Off-Broadway's Playwrights Horizons has lifted the curtain on its 2024–2025 season, with world premieres from Sarah Mantell, Ryan J. Haddad, Jordan Harrison and more.
The season will kick off in September with the world premiere of Book of Travelers/Magnificent Bird, a new collection of solo musical plays written and performed by Gabriel Kahane. The two works, described as "concept albums" in press notes, will perform in repertory on alternating nights. The first follows Kahane on a 9,000-mile train journey, meeting strangers as he travels through a divided country. The second piece chronicles an offline year and its surprising challenges. Annie Tippe will direct in the Peter Jay Sharp Theater.

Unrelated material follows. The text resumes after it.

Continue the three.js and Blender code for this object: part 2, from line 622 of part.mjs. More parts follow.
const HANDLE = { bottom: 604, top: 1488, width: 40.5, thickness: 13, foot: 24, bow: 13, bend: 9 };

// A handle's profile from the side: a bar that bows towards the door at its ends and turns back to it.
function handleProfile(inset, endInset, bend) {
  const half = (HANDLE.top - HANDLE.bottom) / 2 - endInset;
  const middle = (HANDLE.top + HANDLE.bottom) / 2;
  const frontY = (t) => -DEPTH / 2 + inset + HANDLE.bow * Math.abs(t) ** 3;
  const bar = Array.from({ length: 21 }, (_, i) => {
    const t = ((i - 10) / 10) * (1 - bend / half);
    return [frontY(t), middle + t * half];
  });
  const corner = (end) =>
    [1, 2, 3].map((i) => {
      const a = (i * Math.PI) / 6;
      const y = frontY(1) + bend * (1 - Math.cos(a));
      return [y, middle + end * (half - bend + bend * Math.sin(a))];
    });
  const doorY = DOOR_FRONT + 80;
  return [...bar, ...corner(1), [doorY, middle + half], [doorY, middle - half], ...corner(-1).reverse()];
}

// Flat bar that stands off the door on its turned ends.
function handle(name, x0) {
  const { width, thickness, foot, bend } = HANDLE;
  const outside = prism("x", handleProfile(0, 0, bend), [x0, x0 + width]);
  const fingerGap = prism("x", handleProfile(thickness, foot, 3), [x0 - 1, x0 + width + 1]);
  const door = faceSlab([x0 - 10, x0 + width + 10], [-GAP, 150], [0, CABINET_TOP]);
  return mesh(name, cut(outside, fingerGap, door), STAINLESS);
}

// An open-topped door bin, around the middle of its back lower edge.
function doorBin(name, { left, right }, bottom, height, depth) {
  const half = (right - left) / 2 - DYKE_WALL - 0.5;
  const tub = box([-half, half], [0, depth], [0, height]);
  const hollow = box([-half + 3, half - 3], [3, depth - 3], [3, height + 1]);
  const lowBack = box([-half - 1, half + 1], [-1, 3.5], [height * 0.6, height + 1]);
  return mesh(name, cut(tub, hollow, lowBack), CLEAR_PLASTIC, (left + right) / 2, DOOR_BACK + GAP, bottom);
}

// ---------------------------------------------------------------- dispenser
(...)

Breaking the Binary Theatre is co-producing a world premiere for Sarah Mantell's In the Amazon Warehouse Parking Lot in October on the Mainstage Theater. Part queer love story and part speculative fiction, the play follows a band of queer warehouse workers traveling from job to job as oceans rise and coastlines recede. Sivan Battat will direct.
Next up will be an Off-Broadway premiere for This Is My Favorite Song, written and performed by Francesca D'Uva. The piece fuses stand-up with "original digital-pop bangers," exploring life after loss. Performances will begin in November, with Sam Max directing.
Moving into 2025, Jordan Harrison (Marjorie Prime) will bring his new work The Antiquities for a world premiere run beginning in January, a co-production with Vineyard Theatre and Chicago's Goodman Theatre. Performing on the Playwrights Mainstage, the work takes place decades in the future in a museum dedicated to memorializing human life in the early 21st century.
Ryan J. Haddad will perform in the world premiere of his new work Hold Me in the Water beginning in April 2025 on the Mainstage. The solo play sees Haddad recounting his first love. Danny Sharron is directing.
Casting, dates, and creative teams are to be announced, along with an additional production to perform in spring 2025.
"This season feels like a homecoming to me, a return to the essential, human purpose of theatre," says Artistic Director Adam Greenfield in a statement. "In this collection of works, we see great artists wrestling with some very real threats to humanity: climate change, unbridled technology, authoritarianism, indifference, coronaviruses. But in the midst of these rocky and unnerving times, each of these stories ultimately is searching for solace in connection with others. The experience of live theatre—specifically in an intimate space like ours—uniquely carries the ability to confront the fragility and transience of our relationships, our selves, our societies, and our species; to amplify the singularity of being alive, and to share the mystery of that experience with others. We’re delighted to introduce Playwrights Horizons' 2024-25 season: the premiere of six daring new works from a wildly diverse roster of artists, ranging in scale from cosmic to cozy, and each an experience unlike anything else.”
Various season ticket packages are available at PlaywrightsHorizons.org.